Reproduce the listing verbatim.

## Start

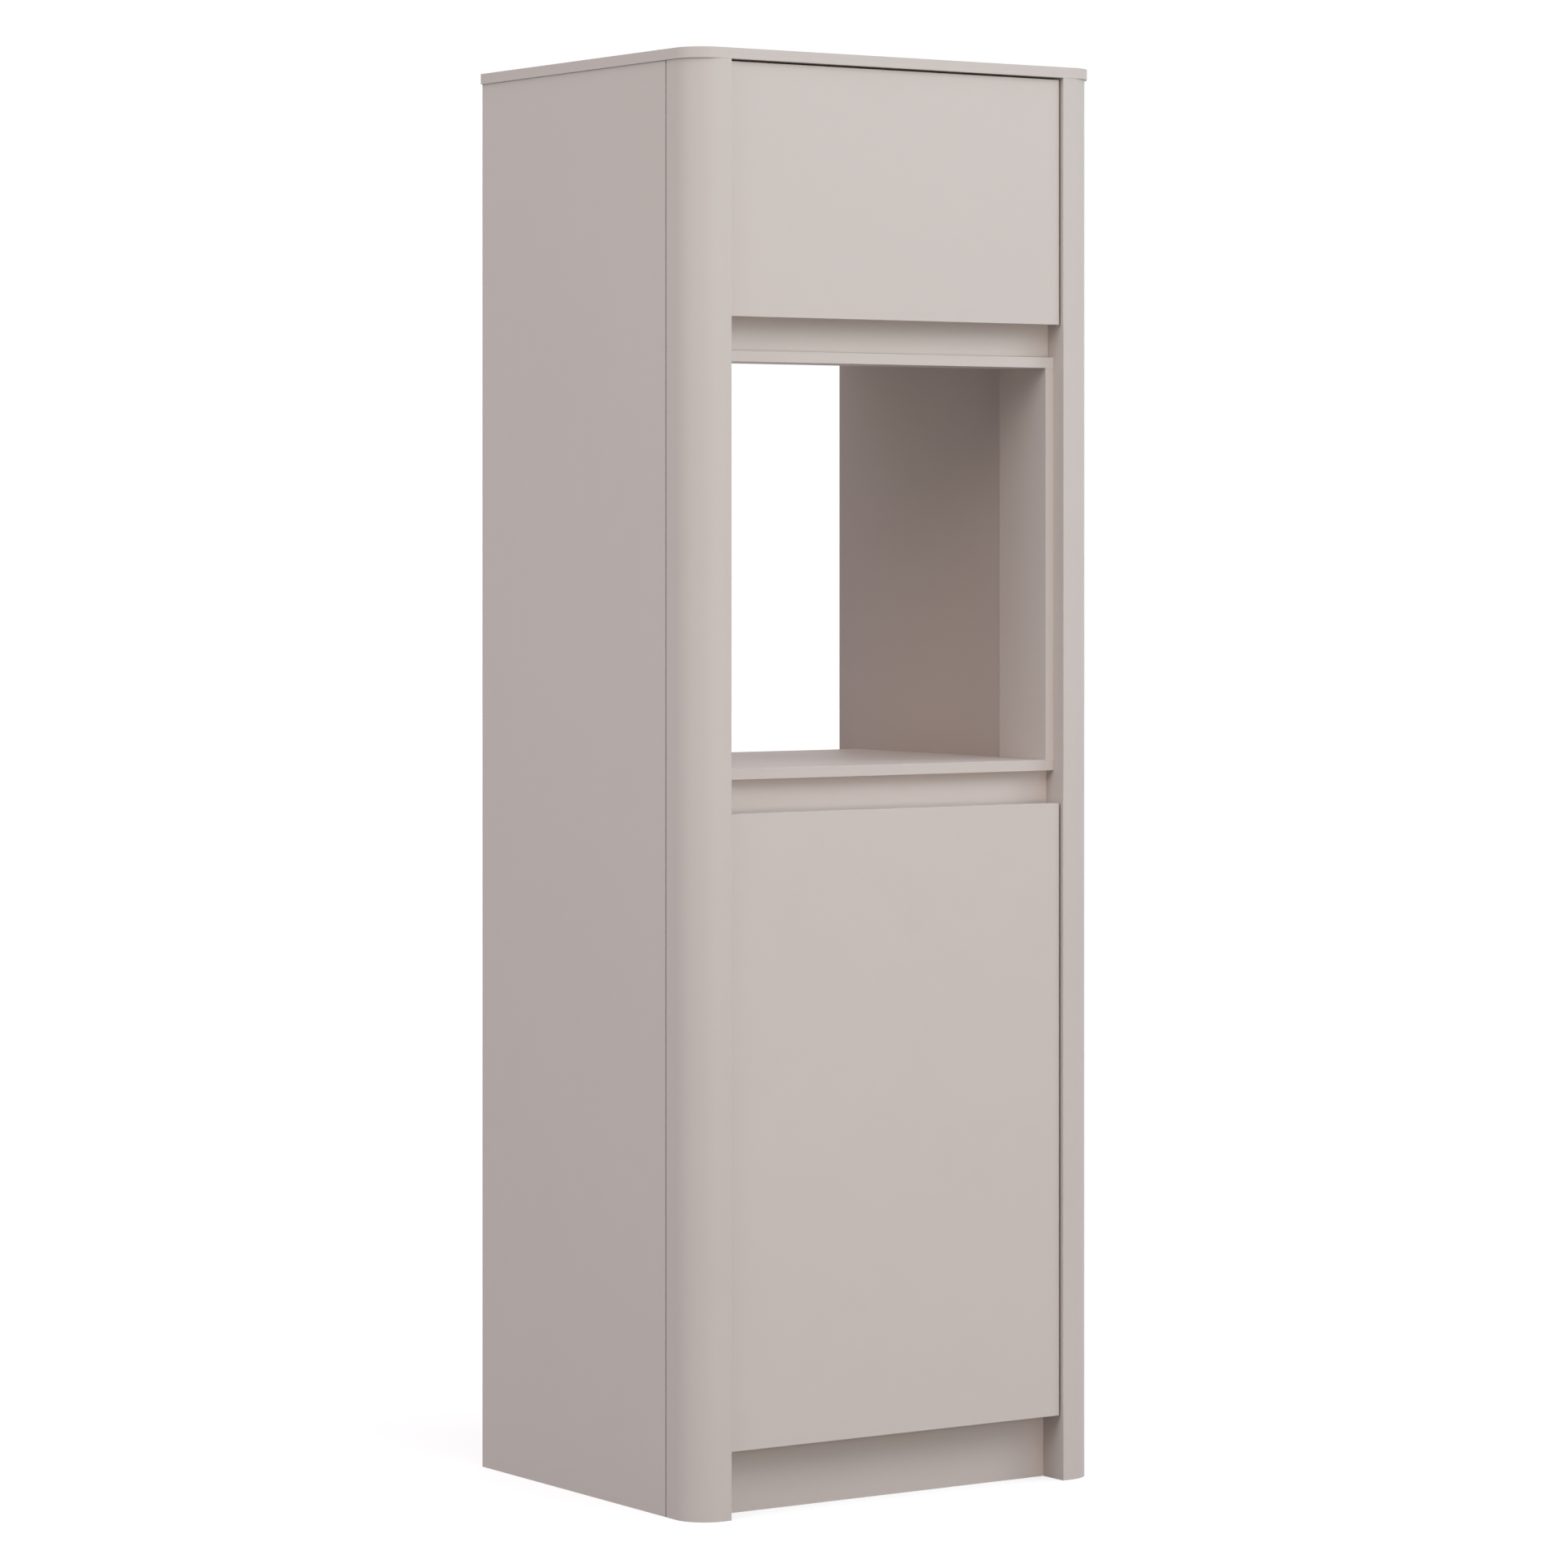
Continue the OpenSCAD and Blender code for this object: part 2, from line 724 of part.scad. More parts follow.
module cup_screws(heights) {
    color(steel) at_hinges(heights) for (z = [-cup_screw_z, cup_screw_z])
        translate([cup_screw_x, cup_back_y + flange_t, z]) rotate([-90, 0, 0]) screw(screw_len);
}

module hinge_pins(heights) {
    color(steel) at_hinges(heights) cylinder(h = 2 * pin_half, r = pin_r, center = true);
}

module plate_screws() {
    color(steel) at_hinges(concat(lower_hinges, upper_hinges)) for (z = [-plate_screw_z, plate_screw_z])
        translate([wall_off - plate_t, plate_screw_y, z]) rotate([0, -90, 0]) screw(screw_len);
}

module arm_screws() {
    color(steel) at_hinges(concat(lower_hinges, upper_hinges))
        translate([wall_off - plate_h - steel_t, arm_screw_y, 0]) rotate([0, -90, 0])
            screw(steel_t + plate_h, arm_screw_r, arm_head_r, arm_head_h);
}

// ---- doors ----

module door(z, h, hinges) {
    color(greige) difference() {
        board([-door_w / 2, door_y, z], [door_w / 2, door_back_y, z + h]);
        at_hinges(hinges) cup_bores();
    }
}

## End

SOLUTION TO THE EXERCISE —
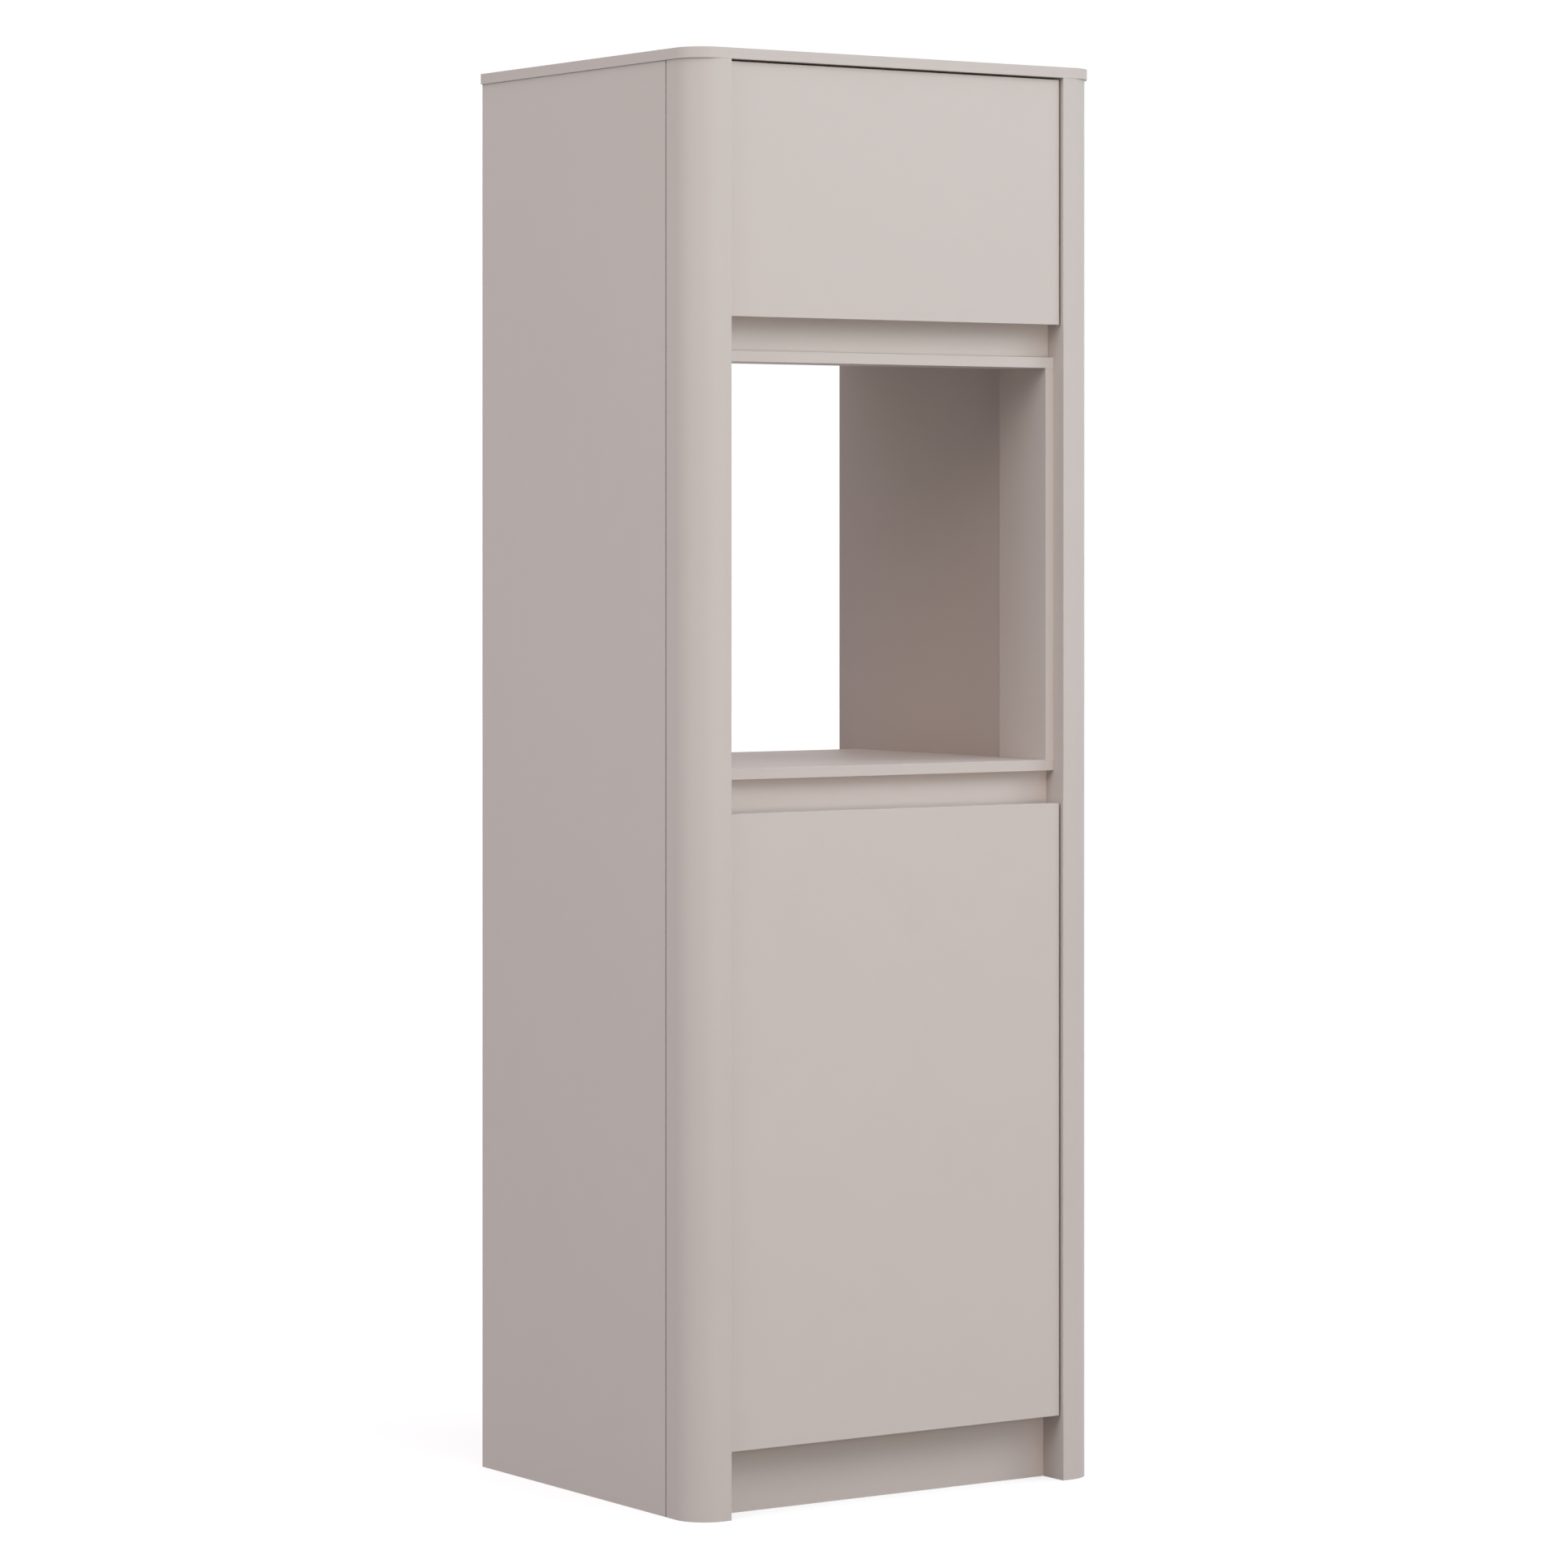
Continue the OpenSCAD and Blender code for this object: part 2, from line 724 of part.scad. More parts follow.
module cup_screws(heights) {
    color(steel) at_hinges(heights) for (z = [-cup_screw_z, cup_screw_z])
        translate([cup_screw_x, cup_back_y + flange_t, z]) rotate([-90, 0, 0]) screw(screw_len);
}

module hinge_pins(heights) {
    color(steel) at_hinges(heights) cylinder(h = 2 * pin_half, r = pin_r, center = true);
}

module plate_screws() {
    color(steel) at_hinges(concat(lower_hinges, upper_hinges)) for (z = [-plate_screw_z, plate_screw_z])
        translate([wall_off - plate_t, plate_screw_y, z]) rotate([0, -90, 0]) screw(screw_len);
}

module arm_screws() {
    color(steel) at_hinges(concat(lower_hinges, upper_hinges))
        translate([wall_off - plate_h - steel_t, arm_screw_y, 0]) rotate([0, -90, 0])
            screw(steel_t + plate_h, arm_screw_r, arm_head_r, arm_head_h);
}

// ---- doors ----

module door(z, h, hinges) {
    color(greige) difference() {
        board([-door_w / 2, door_y, z], [door_w / 2, door_back_y, z + h]);
        at_hinges(hinges) cup_bores();
    }
}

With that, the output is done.